O Papa recordou que é sempre “mais tranquilizador” retirar-nos “para o passado conhecido” e seguro. “Aqui é necessário advertir contra a tentação de assumir a atitude da rigidez. Esta nasce do medo da mudança e acaba por disseminar estacas e obstáculos pelo terreno do bem comum, tornando-o um campo minado de incomunicabilidade e ódio. Lembremo-nos sempre de que, por trás de qualquer rigidez, jaz um desequilíbrio. A rigidez e o desequilíbrio nutrem-se, mutuamente, num círculo vicioso”, avisou.

Dirigindo-se depois diretamente à Cúria Romana, Francisco afirmou: “A Cúria Romana não é um corpo separado da realidade – embora o risco esteja sempre presente”.
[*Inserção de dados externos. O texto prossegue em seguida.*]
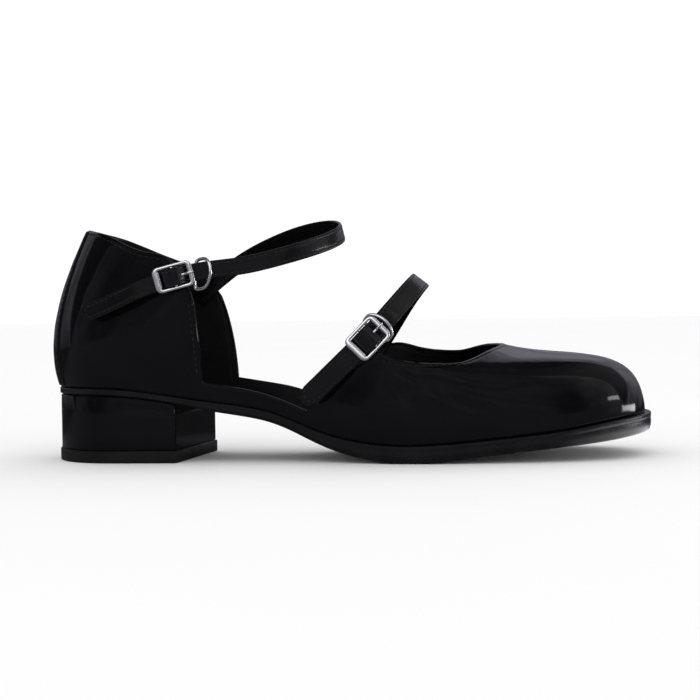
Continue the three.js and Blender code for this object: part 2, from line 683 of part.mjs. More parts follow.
function addStrap(name, strap) {
  const path = strapPath(strap);
  const at = strap.buckleAt;
  add(`${name}_strap`, strapGeometry(strap, path), STRAP_PATENT);
  add(`${name}_chape`, chapeGeometry(strap, path), STRAP_PATENT);
  addOnStrap(`${name}_buckle_frame`, buckleGeometry(strap.width), path, at);
  addOnStrap(`${name}_buckle_prong`, prongGeometry(), path, at);
  addOnStrap(`${name}_keeper_ring`, keeperGeometry(strap), path, at + strap.keeper.at);
}

const blockTop = (x) => soleUnder(x) - GAP;
const blockUnder = () => TOP_PIECE.height + GAP;
const topPieceTop = () => TOP_PIECE.height;
const floor = () => 0;
const sockUnder = (x) => soleTop(x) + GAP;
const sockTop = (x) => sockUnder(x) + INSOLE.thick;
const sockMargin = () => -INSOLE.inset;
add('outsole', slabGeometry(footPairs(weltMargin), soleTop, soleUnder), SOLE_RUBBER);
add('heel_block', slabGeometry(heelPairs(0), blockTop, blockUnder), PATENT);
add('heel_top_piece', slabGeometry(heelPairs(TOP_PIECE.proud), topPieceTop, floor), TOP_PIECE_RUBBER);
add('insole', slabGeometry(footPairs(sockMargin), sockTop, sockUnder), SOCK);
add('upper', upperGeometry(), PATENT);
addStrap('ankle', ANKLE_STRAP);
addStrap('instep', INSTEP_STRAP);

export default shoe;
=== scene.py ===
"""The looks of a women's right mary jane shoe in black patent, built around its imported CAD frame.

Tables are in millimetres in the shoe's own frame: X from the back of the heel to the toe, +Y to the
medial (inner) side, +Z up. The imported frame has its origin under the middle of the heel, so make_piece
shifts every piece by HEEL_REST_X and turns it into metres.
"""

import json
import math

import bmesh
import bpy
import numpy as np
from mathutils import Matrix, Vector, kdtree

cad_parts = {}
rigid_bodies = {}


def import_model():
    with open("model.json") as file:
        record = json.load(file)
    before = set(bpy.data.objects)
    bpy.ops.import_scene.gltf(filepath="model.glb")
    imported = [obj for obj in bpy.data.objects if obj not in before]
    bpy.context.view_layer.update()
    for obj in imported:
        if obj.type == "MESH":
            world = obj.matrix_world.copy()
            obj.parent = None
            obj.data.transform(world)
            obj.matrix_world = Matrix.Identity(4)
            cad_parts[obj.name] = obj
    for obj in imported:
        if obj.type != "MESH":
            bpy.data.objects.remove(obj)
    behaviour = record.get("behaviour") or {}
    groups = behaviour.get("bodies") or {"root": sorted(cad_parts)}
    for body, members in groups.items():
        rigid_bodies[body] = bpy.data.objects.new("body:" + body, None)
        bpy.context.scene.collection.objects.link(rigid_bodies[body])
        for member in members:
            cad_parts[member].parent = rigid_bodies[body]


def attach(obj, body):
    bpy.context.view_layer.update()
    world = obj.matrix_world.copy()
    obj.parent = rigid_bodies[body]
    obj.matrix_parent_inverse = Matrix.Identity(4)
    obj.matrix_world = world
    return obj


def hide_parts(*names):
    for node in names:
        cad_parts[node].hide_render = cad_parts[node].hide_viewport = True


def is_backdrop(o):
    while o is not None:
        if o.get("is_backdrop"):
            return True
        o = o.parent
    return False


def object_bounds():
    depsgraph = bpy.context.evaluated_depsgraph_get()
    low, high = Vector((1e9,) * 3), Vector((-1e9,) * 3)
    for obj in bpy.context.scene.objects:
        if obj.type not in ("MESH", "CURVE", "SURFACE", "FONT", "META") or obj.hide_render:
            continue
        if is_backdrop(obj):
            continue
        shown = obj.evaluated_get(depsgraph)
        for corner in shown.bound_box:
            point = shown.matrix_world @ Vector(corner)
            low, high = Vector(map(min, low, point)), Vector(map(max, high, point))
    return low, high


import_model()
cad_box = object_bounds()

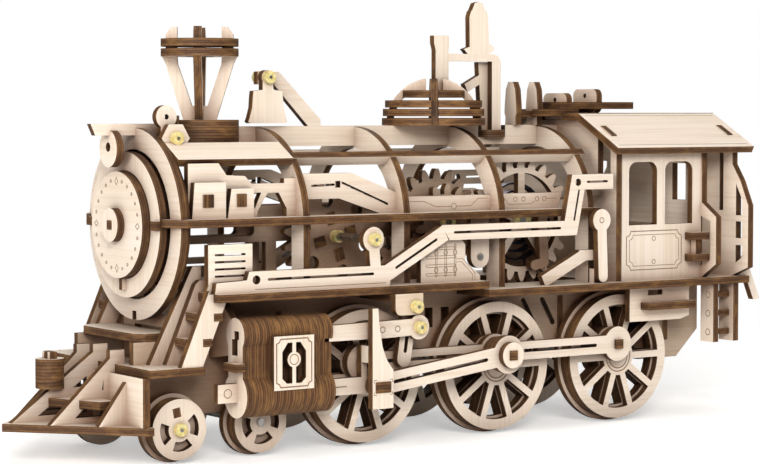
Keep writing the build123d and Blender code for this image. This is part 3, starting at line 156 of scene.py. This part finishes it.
def birch_sheet(name, value, warmth, reach):
    """Sanded birch veneer: fine streaks along the grain, soft bands, short flecks."""
    material, tree, shader = new_material(name)
    sheet = attribute(tree, "sheet").outputs["Vector"]
    seed = attribute(tree, "seed").outputs["Fac"]
    streaks = noise(tree, stretched(tree, sheet, (18.0, 900.0, 0.0), seed), 1.0, 4.0, 0.62)
    bands = noise(tree, stretched(tree, sheet, (7.0, 90.0, 0.0), seed), 1.0, 2.0)
    flecks = noise(tree, stretched(tree, sheet, (260.0, 2600.0, 0.0), seed), 1.0, 2.0, 0.7)
    base = ramp(tree, bands, ((0.30, (236, 219, 200)), (0.55, (243, 229, 213)), (0.78, (246, 234, 221))))
    dark = ramp(tree, streaks, ((0.34, (218, 193, 165)), (0.52, (241, 226, 209)), (0.70, (248, 237, 225))))
    tone = mix(tree, 0.35, base, dark)
    fleck_mask = maths(tree, "GREATER_THAN", flecks, 0.69)
    tone = mix(tree, maths(tree, "MULTIPLY", fleck_mask, 0.16), tone, (190, 156, 124))
    piece = maths(tree, "MULTIPLY", maths(tree, "SUBTRACT", seed, 0.5), 0.08)
    # value and warmth set the brightness and saturation of this copy; dimmed and warmed, they give the inner
    # copy its painted shade
    shade = add(tree, "ShaderNodeHueSaturation")
    link(tree, tone, shade.inputs["Color"])
    link(tree, maths(tree, "ADD", piece, value), shade.inputs["Value"])
    shade.inputs["Saturation"].default_value = warmth
    # painted shade: the sheet darkens towards brown (116, 78, 50) in gaps and behind other sheets
    link(tree, shaded(tree, shade.outputs[0], reach, (116, 78, 50)), shader.inputs["Base Color"])
    rough = maths(tree, "ADD", maths(tree, "MULTIPLY", streaks, 0.22), 0.46)
    link(tree, rough, shader.inputs["Roughness"])
    shader.inputs["Specular IOR Level"].default_value = 0.32
    bump(tree, shader, streaks, 0.25, 0.00012)
    return material


def birch_edge(name, scorched, highlight_share):
    """Laser-cut plywood edge: scorched layers, with glue lines and cutting striations, and golden patches of
    painted highlight.
    """
    material, tree, shader = new_material(name)
    sheet = attribute(tree, "sheet").outputs["Vector"]
    seed = attribute(tree, "seed").outputs["Fac"]
    split = add(tree, "ShaderNodeSeparateXYZ")
    link(tree, sheet, split.inputs[0])
    waver = noise(tree, stretched(tree, sheet, (160.0, 160.0, 0.0), seed), 1.0, 2.0)
    wave = maths(tree, "MULTIPLY", maths(tree, "SUBTRACT", waver, 0.5), 0.10)
    depth = maths(tree, "ADD", split.outputs["Z"], wave)
    layers = ramp(tree, depth, (
        (0.00, (70, 47, 31)), (0.07, (112, 78, 50)), (0.22, (140, 101, 64)), (0.31, (84, 57, 37)),
        (0.36, (58, 39, 27)), (0.45, (100, 68, 44)), (0.58, (106, 73, 47)), (0.66, (60, 40, 28)),
        (0.78, (142, 103, 64)), (0.92, (114, 80, 51)), (1.00, (68, 46, 31))))
    scorch = noise(tree, stretched(tree, sheet, (900.0, 900.0, 5.0), seed), 1.0, 3.0, 0.6)
    highlight_patch = noise(tree, stretched(tree, sheet, (120.0, 120.0, 1.2), seed), 1.0, 3.0, 0.6)
    tone = mix(tree, maths(tree, "MULTIPLY", scorch, scorched), layers, (66, 44, 29))
    # painted highlight: golden lit-edge colour (176, 132, 78) laid in noise patches over a share of the edge
    golden_highlight = add(tree, "ShaderNodeMapRange", interpolation_type="SMOOTHSTEP")
    golden_highlight.inputs["From Min"].default_value = 0.42
    golden_highlight.inputs["From Max"].default_value = 0.78
    golden_highlight.inputs["To Max"].default_value = highlight_share
    link(tree, highlight_patch, golden_highlight.inputs["Value"])
    tone = mix(tree, golden_highlight.outputs["Result"], tone, (176, 132, 78))
    # painted shade: the edge darkens towards grey-brown (96, 74, 60) in gaps and behind other sheets
    link(tree, shaded(tree, tone, EDGE_REACH, (96, 74, 60)), shader.inputs["Base Color"])
    link(tree, maths(tree, "ADD", maths(tree, "MULTIPLY", scorch, 0.2), 0.5), shader.inputs["Roughness"])
    shader.inputs["Specular IOR Level"].default_value = 0.25
    bump(tree, shader, scorch, 0.35, 0.00015)
    return material


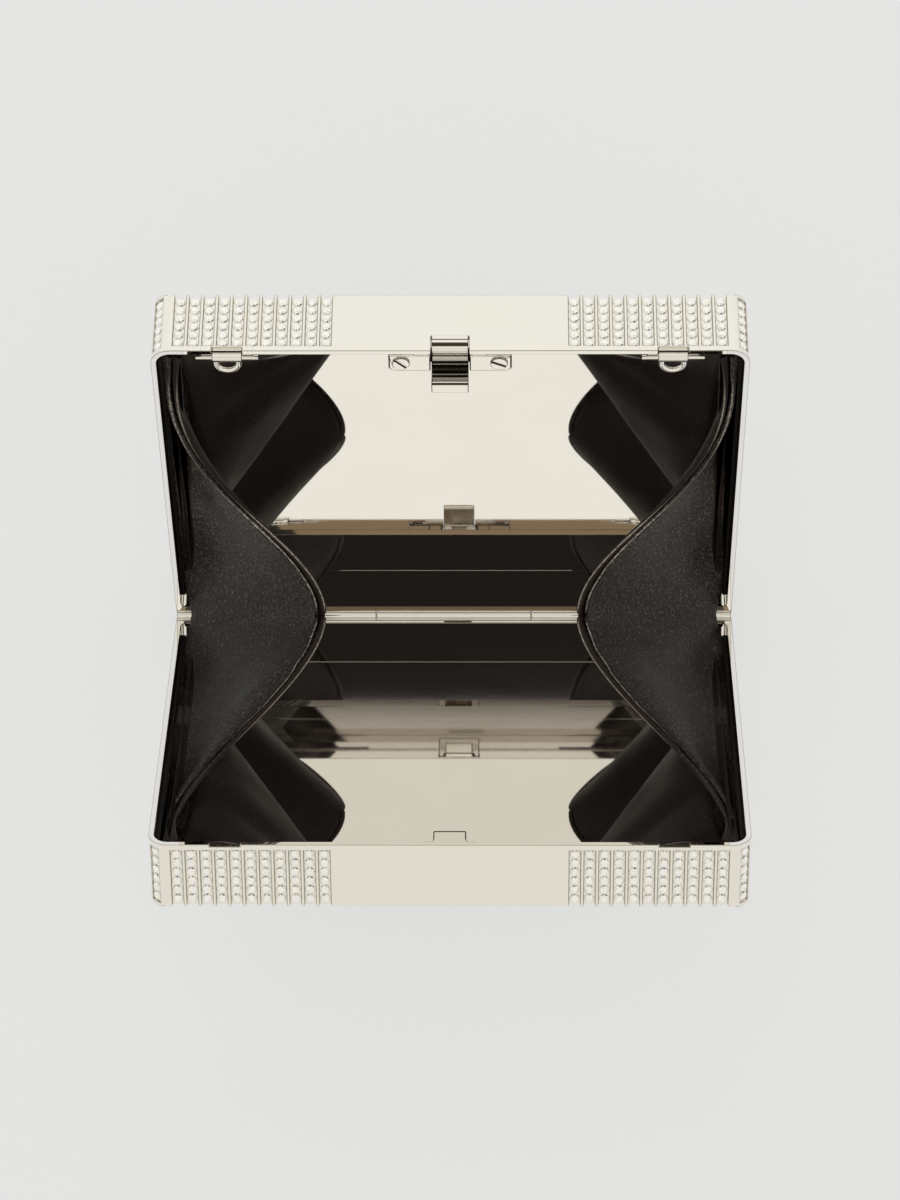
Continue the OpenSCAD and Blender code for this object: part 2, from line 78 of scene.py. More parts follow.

A Cúria “deve ser concebida e vivida no hoje do caminho percorrido pelos homens e as mulheres, na lógica da mudança de época. A Cúria Romana não é um palácio ou um armário cheio de roupas que se hão de vestir para justificar uma mudança. A Cúria Romana é um corpo vivo, e sê-lo-á tanto mais quanto mais viver a integralidade do Evangelho”, sublinhou.

“O Natal é a festa do amor de Deus por nós. O amor divino que inspira, dirige e corrige a mudança e vence o medo humano de deixar o ‘seguro’ para se lançar no ‘mistério’. Feliz Natal para todos!”, terminou o Papa.

“Precisamos de nos deixar renovar pelo sorriso do Menino Jesus”

Depois de falar aos seus mais diretos colaboradores, Francisco encontrou-se com os funcionários do Vaticano para também lhes desejar um feliz Natal.

Nas palavras que lhes dirigiu, o Sumo Pontífice afirmou que “olhar para o Menino Jesus no presépio é sentir que Deus nos sorri. E sorri a todos os pobres da terra, aos que esperam a salvação, que esperam um mundo mais fraterno, onde não haja mais guerras, nem violências, onde cada homem e mulher possa viver na sua dignidade de filho e de filha de Deus”.

“Também aqui, no Vaticano e nos vários departamentos da Santa Sé, precisamos sempre de nos deixar renovar pelo sorriso do Menino Jesus. Deixar que a sua bondade desarmada nos purifique dos desperdícios que tantas vezes se acumulam nos nossos corações e nos impedem de dar o melhor de nós mesmos”, desejou.